Ten or twelve days later I received a letter from M. de Schauenbourg, saying that the name of Lambert was unknown in Strasburg, and that no cadet had been killed or wounded.
When I shewed Lambert this letter he said that as he wished to enter the army he thought it would be of service to him to shew that he was brave, adding that as this lie had not been told with the idea of imposing on me I should forgive it.
"Poverty," said he, "is a rascally teacher, that gives a man some bad lessons. I am not a liar by disposition, but I have nevertheless told you a lie on another and a more important matter. I don't expect any money whatever from my poor mother, who rather needs that I should send money to her. So forgive me, and be sure I shall be a faithful servant to you."
I was always ready to forgive other men's peccadilloes, and not without cause. I liked Lambert's line of argument, and told him that we would set out in five or six days.
Baron Bodisson, a Venetian who wanted to sell the king a picture by Andrea del Sarto, asked me to come with him to Potsdam and the desire of seeing the monarch once again made me accept the invitation. When I reached Potsdam I went to see the parade at which Frederick was nearly always to be found. When he saw me he came up and asked me in a familiar manner when I was going to start for St. Petersburg.
"In five or six days, if your majesty has no objection."
"I wish you a pleasant journey; but what do you hope to do in that land?"
"What I hoped to do in this land, namely, to please the sovereign."
"Have you got an introduction to the empress?"
"No, but I have an introduction to a banker."
"Ah! that's much better.
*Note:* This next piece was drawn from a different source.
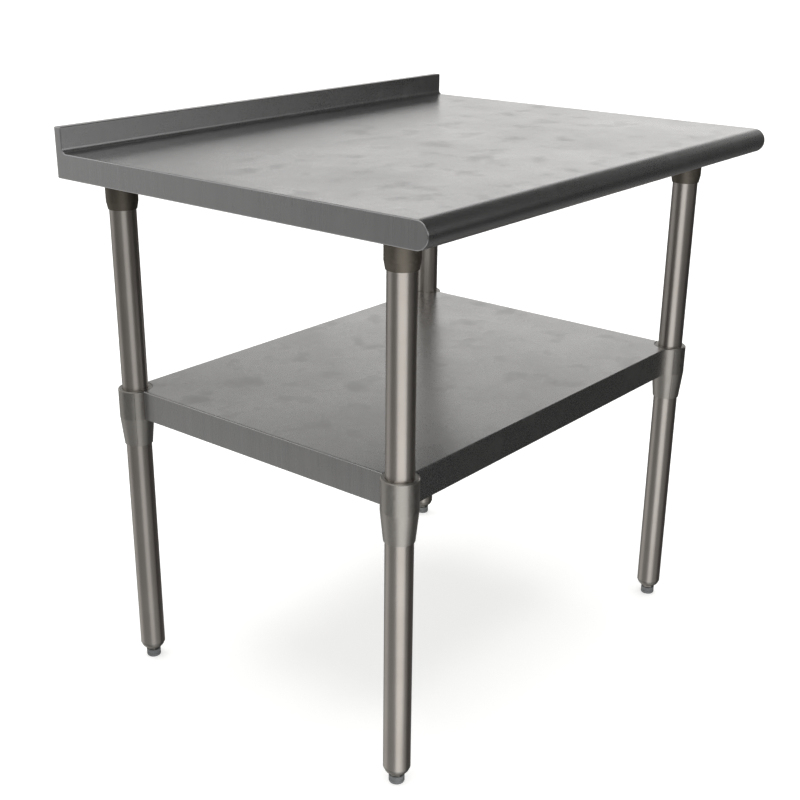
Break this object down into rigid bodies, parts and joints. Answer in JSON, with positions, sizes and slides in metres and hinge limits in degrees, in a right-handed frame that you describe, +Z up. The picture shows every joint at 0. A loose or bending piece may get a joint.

If you pass through Prussia on your return I shall be delighted to hear of your adventures in Russia."
Such was the second interview I had with this great king, whom I never saw again.
After I had taken leave of all my friends I applied to Baron Treidel, who gave me a letter for M. de Kaiserling, lord-chancellor at Mitau, and another letter for his sister, the Duchess of Courland, and I spent the last night with the charming Madame Denis. She bought my post-chaise, and I started with two hundred ducats in my purse. This would have been ample for the whole journey if I had not been so foolish as to reduce it by half at a party of pleasure with some young merchants at Dantzic. I was thus unable to stay a few days at Koenigsberg, though I had a letter to Field-Marshal von Lewald, who was the governor of the place. I could only stay one day to dine with this pleasant old soldier, who gave me a letter for his friend General Woiakoff, the Governor of Riga.
I found I was rich enough to arrive at Mitau in state, and I therefore took a carriage and six, and reached my destination in three days. At the inn where I put up I found a Florentine artiste named Bregonei, who overwhelmed me with caresses, telling me that I had loved her when I was a boy and wore the cassock. I saw her six years later at Florence, where she was living with Madame Denis.
The day after my departure from Memel, I was accosted in the open country by a man whom I recognized as a Jew. He informed me that I was on Polish territory, and that I must pay duty on whatever merchandise I had with me.
"I am no merchant," said I, "and you will get nothing out of me."
"I have the right to examine your effects," replied the Israelite, "and I mean to make use of it."
"You are a madman," I exclaimed, and I ordered the postillion to whip him off.
But the Jew ran and seized the fore horses by the bridle and stopped us, and the postillion, instead of whipping him, waited with Teutonic calm for me to come and send the Jew away. I was in a furious rage, and leaping out with my cane in one hand and a pistol in the other I soon put the Jew to flight after applying about a dozen good sound blows to his back. I noticed that during the combat my fellow- traveller, my Archimedes-in-ordinary, who had been asleep all the way, did not offer to stir.